While friction between states is as old as the nation itself, gridlock in Congress has thrust ever more pressure on states to respond to the problems and needs of their residents. On top of that is a political climate in which parties are becoming more influenced by their extreme wings, which political scientists say is a big factor fueling tension.

“States are always competing with each other,” said Thad Kousser, a political scientist at the University of California-San Diego. “The deepening layer of the deeply partisan divide in the country deepens the divisions between states, [especially as] states have rushed in to fill the vacuum of inaction at the national level.”

According to a Gallup poll from January, party preference is evenly divided across the country — 45% of voters call themselves Republican or lean toward the GOP, while 44% call themselves Democrats or Democratic leaners.

Some of the edgy exchanges reflect a system in which governors are laying the groundwork for a potential presidential run in 2024.

California Gov. Gavin Newsom (D) and Florida Gov. Ron DeSantis (R), both seen as potential presidential aspirants, have had heated exchanges over social media and in speeches demonizing each other as the archetypal examples of among the worst their respective parties have to offer.

Both Newsom and DeSantis easily won re-election bids in 2022, freeing them to embrace partisanship in a way swing-state governors cannot.

But competing policy positions are also fueling interstate battles. 

Minnesota Gov. Tim Walz (D), who spoke at an event Thursday hosted by Politico that coincided with the National Governors Association’s winter meeting in Washington, D.C., said he believes more skirmishes between states are likely. 

Asked whether the pending litigation over clean energy legislation he signed earlier this year presaged other clashes between red and blue states, Walz pointed to broad differences over abortion rights.

“The only abortion provider in North Dakota moved across the river two miles to Moorhead and they’re in Minnesota now,” Walz said. “And I think we all know that the same clientele that was looking to have reproductive services is going to attend that one. I think as states start to put up these barriers you will see a little bit more of that.” 

North Dakota Gov. Doug Burgum (R) told the audience that the state had set aside $4 million for legal fees to sue its neighbor for effectively seeking to regulate the energy produced in North Dakota and allegedly violating the interstate commerce law. 

Walz argued that the law does no such thing and that would be what Minnesota would prevail in court should the state be sued. 

In the midst of the congenial atmosphere of the bipartisan National Governors Association meeting, Walz and Burgum said they get along fine about everything else. 

That’s not the case in the Pacific Northwest. Washington Gov. Jay Inslee (D) has issued an order requiring state troopers to refuse to cooperate with most subpoenas, search warrants or court orders from states with laws that ban or significantly restrict abortion access — states like neighboring Idaho.

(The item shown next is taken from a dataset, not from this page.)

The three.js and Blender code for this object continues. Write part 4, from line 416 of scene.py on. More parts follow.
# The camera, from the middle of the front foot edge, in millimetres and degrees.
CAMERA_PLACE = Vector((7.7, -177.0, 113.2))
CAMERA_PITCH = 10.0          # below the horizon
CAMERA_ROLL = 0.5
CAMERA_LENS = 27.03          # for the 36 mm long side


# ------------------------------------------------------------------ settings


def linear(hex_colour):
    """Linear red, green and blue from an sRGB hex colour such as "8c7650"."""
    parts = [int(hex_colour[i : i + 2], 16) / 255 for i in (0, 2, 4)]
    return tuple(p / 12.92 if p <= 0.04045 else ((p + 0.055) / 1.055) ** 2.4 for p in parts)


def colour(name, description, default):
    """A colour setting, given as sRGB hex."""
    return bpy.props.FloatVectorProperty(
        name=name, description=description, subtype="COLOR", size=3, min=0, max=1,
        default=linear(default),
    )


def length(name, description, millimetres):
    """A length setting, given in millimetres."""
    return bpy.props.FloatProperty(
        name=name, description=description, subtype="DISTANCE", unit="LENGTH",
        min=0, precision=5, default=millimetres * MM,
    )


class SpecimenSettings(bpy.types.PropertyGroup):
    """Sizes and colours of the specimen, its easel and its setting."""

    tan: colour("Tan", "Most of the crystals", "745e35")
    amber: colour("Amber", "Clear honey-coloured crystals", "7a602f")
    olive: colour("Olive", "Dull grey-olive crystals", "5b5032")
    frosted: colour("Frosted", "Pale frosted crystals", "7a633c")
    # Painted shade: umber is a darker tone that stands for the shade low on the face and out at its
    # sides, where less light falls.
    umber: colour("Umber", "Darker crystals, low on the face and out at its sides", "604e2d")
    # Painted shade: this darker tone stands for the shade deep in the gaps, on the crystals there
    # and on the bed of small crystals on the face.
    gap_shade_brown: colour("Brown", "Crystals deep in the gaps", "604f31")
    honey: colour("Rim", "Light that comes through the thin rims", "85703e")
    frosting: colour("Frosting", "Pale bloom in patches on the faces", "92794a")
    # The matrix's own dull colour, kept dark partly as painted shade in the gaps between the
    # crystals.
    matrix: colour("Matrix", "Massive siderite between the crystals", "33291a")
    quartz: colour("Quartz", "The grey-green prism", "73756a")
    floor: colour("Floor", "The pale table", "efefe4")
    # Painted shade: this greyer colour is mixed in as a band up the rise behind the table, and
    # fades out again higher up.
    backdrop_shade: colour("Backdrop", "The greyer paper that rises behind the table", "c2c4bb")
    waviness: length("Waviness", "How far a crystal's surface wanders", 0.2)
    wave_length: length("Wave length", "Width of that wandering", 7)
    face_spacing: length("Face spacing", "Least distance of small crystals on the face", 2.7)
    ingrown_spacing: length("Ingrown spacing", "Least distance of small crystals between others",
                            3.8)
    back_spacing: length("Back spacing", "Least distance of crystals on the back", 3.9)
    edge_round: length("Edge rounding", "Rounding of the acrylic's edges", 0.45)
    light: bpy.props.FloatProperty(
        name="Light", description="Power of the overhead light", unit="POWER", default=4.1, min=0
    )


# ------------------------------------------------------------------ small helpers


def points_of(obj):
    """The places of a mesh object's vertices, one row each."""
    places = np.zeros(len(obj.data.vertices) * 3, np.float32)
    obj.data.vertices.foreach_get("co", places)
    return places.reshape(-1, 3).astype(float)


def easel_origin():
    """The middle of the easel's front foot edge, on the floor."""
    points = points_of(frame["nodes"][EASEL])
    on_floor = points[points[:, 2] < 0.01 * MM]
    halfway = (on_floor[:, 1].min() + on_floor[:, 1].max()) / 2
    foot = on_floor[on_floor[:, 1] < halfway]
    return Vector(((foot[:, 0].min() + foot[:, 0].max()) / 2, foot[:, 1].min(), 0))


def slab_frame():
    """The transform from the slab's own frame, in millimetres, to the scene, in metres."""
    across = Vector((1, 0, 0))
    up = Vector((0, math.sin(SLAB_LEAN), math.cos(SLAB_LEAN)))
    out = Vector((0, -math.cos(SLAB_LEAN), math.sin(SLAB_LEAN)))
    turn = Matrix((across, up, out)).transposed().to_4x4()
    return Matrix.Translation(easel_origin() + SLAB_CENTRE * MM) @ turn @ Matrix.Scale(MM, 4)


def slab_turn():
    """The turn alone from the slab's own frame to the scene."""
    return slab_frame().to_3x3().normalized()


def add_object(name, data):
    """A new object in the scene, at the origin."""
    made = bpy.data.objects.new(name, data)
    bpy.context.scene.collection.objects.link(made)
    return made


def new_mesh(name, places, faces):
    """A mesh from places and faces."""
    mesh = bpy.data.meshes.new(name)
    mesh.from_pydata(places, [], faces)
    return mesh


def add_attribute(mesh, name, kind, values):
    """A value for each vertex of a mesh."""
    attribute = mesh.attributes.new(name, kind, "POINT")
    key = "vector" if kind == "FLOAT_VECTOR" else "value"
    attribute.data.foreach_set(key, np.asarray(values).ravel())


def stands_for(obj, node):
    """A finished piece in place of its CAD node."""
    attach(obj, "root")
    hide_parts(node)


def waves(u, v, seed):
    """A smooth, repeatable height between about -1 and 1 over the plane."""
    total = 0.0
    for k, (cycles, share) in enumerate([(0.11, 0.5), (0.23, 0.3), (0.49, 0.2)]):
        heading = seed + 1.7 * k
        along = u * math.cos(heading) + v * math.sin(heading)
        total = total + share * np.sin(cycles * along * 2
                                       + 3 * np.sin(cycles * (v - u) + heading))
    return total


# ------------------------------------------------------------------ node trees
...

“It is a clear and present danger,” Inslee said of Idaho’s restrictions on abortions after the Supreme Court’s decision striking down abortion rights in Dobbs v. Jackson Women’s Health. “We knew this was going to happen.

He is also backing two bills in the legislature that would protect data from being used to prosecute abortion and block another state’s right to use Washington courts to crack down on abortion.

Similarly, in Illinois, Gov. J.B. Pritzker (D) called the state an “oasis” for abortion rights. His state borders four others that have cracked down on abortion. The fate of abortion in a fifth state, Wisconsin, could depend on the outcome of a critical Supreme Court election later this Spring.

“People come to Illinois to exercise what are their fundamental rights and they are being denied in other states … around us,” Pritzker said. “And then another ring of states around them. So think about …how far you have to travel if you don’t live in Illinois in order to exercise those rights.”